The state Senate has signed off on legislation that creates a single board to oversee the state’s ethics, lobbying and elections administration. Republican sponsors insist it is aimed at creating a bipartisan panel to oversee all decisions on lobbying, elections and ethics rules. But that eight-member board would need six votes to take any action, something critics say would bog it down and make it less able to act. Senate readies elections, ethics overhaul “That will require bipartisan cooperation,” said Sen. Tommy Tucker, R-Union. The idea, he said, would be to encourage consensus decisions. The measure passed 30-16 and is now headed to the House for consideration. Deliberations were interrupted by protestors who at various times laughed, clapped or expressed disapproval. After a third interruption, Lt. Gov. Dan Forest ordered the visitor’s gallery cleared. That provoked an even louder outburst followed by chanting once the doors were finally locked. The bill is one of several measures that Democrats have criticized as a way to take power from incoming Gov. Roy Cooper. Under current law, Cooper would appoint members of the State Board of Elections and be able to give it a 3-2 partisan tilt toward the Democrats, reversing the 3-2 Republican majority appointed by outgoing Gov. Pat McCrory.

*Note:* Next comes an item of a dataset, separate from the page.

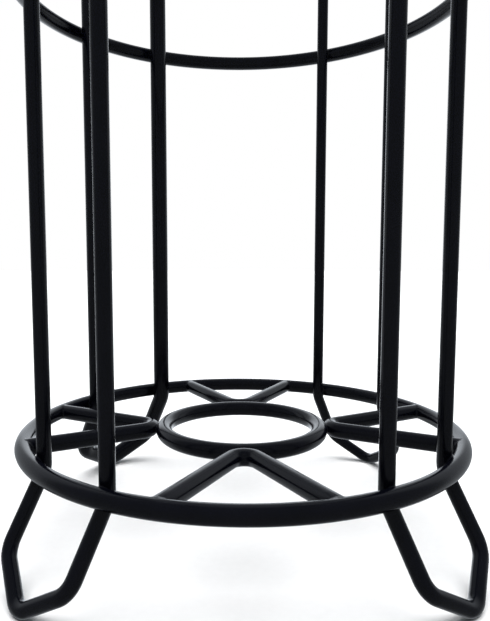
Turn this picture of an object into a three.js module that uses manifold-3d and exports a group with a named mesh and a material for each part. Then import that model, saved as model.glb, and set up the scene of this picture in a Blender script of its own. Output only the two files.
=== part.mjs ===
// Umbrella stand: an open round basket of bent steel rod, welded together and painted black.
//
// Three equal hoops stand one above another. Four leg rods run up inside them. Each leg is one rod
// bent like a hairpin: two uprights side by side, with the closed end kicked outwards under the
// bottom hoop as a pointed foot. In the bottom hoop four V-shaped spokes carry a small centre hoop.
// Wherever two rods meet there is a weld bead.
//
// Millimetres, +Z up. The origin is on the floor, on the axis of the hoops, and the front is -Y.

import * as THREE from 'three';
import { mergeVertices } from 'three/addons/utils/BufferGeometryUtils.js';
import Module from 'manifold-3d';

const wasm = await Module();
wasm.setup();

// ---- Driving dimensions ----

const COAT = 0.2;                  // thickness of the paint on every rod
const HOOP_RADIUS = 113;           // centreline of the three big hoops
const HOOP_ROD = 8 + 2 * COAT;     // diameter of the rod in the hoops and spokes
const HOOP_SPACING = 227;          // from one hoop to the next
const BASE_HOOP_HEIGHT = 51.2;     // floor to the middle of the bottom hoop
const CENTRE_HOOP_RADIUS = 42;     // centreline of the small hoop

const LEG_ROD = 6.4 + 2 * COAT;    // diameter of the rod in three of the legs
const LEG_HALF_WIDTH = 25.2;       // middle of a hairpin to the centre of either upright
const STOUT_LEG_ROD = 9.8 + 2 * COAT;   // the same for the heavier back left leg
const STOUT_LEG_HALF_WIDTH = 25.7;
const FOOT_TILT = Math.PI / 6;     // how far a foot leans out from the vertical
const FOOT_POINT_LENGTH = 16.8;    // knees to the sharp corner of the point, along the foot
const HOOP_TO_FOOT_BEND = 3.2;     // bottom hoop's middle down to the corner where a foot kicks out
const FOOT_BEND_RADIUS = 12;
const KNEE_RADIUS = 10.8;
const TOE_RADIUS = 8.6;
const FOOT_FLAT = 0.4;             // depth of the flat worn under each toe
const UPRIGHT_END_DROP = 0.8;      // top of the top hoop down to the cut ends of the uprights

const SPOKE_HALF_SPREAD = 35;      // middle of a spoke to the outer end of either arm
const SPOKE_BEND_RADIUS = 7;
const SPOKE_HALF_ANGLE = THREE.MathUtils.degToRad(27.7);

const WELD_SET = 1.15;             // how far two rods sink into each other at a weld
const STOUT_WELD_SET = 0.4;        // the same where the heavier leg meets the hoops
const WELD_REACH = 2.4;            // how far a bead stands out past the rod that it runs round
const WELD_THICKNESS = 3.2;        // half the thickness of a bead between two crossing rods
const GAP = 0.3;                   // space left between neighbouring pieces

// ---- Fineness of the faceted solids ----

const ROD_SIDES = 8;
const HOOP_ROD_SIDES = 8;
const HOOP_SIDES = 48;
const CENTRE_HOOP_SIDES = 32;
const BEND_STEPS = 4;
const BEAD_SIDES = 8;
const BEAD_RINGS = 6;

// ---- Names and places of what repeats ----

const HOOPS = ['base_hoop', 'middle_hoop', 'top_hoop'].map((name, index) => ({
  name,
  height: BASE_HOOP_HEIGHT + index * HOOP_SPACING,
}));
const TOP_OF_UPRIGHTS = HOOPS[2].height + HOOP_ROD / 2 - UPRIGHT_END_DROP;

const SLIM = { rod: LEG_ROD, halfWidth: LEG_HALF_WIDTH, weldSet: WELD_SET };
const STOUT = { rod: STOUT_LEG_ROD, halfWidth: STOUT_LEG_HALF_WIDTH, weldSet: STOUT_WELD_SET };

// Turns are counterclockwise from the front, seen from above.
const LEGS = [
  { name: 'front_right', turn: Math.PI / 4, ...SLIM },
  { name: 'back_right', turn: 3 * Math.PI / 4, ...SLIM },
  { name: 'back_left', turn: 5 * Math.PI / 4, ...STOUT },
  { name: 'front_left', turn: 7 * Math.PI / 4, ...SLIM },
];
const SPOKES = ['front', 'right', 'back', 'left'].map((name, index) => ({
  name,
  turn: index * Math.PI / 2,
}));
const SIDES = [{ name: 'a', sign: -1 }, { name: 'b', sign: 1 }];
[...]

“It’s really transparent and really clear that the simple purpose of this bill is to undercut the power and authority of Gov.-elect Roy Cooper before he takes the oath of office on Jan. 1,” Sen. Floyd McKissick, D-Durham, said. “It’s clear. It’s transparent. It’s obvious. Even Stevie Wonder could see this.”
Sen. Jane Smith, D-Columbus, said she was bothered that lawmakers were called to Raleigh under the guise of a special session to assist Hurricane Matthew flood victims but now were handling unrelated bills.
“It now seems to me the hurricane session was just a ruse to get us here,” Smith said.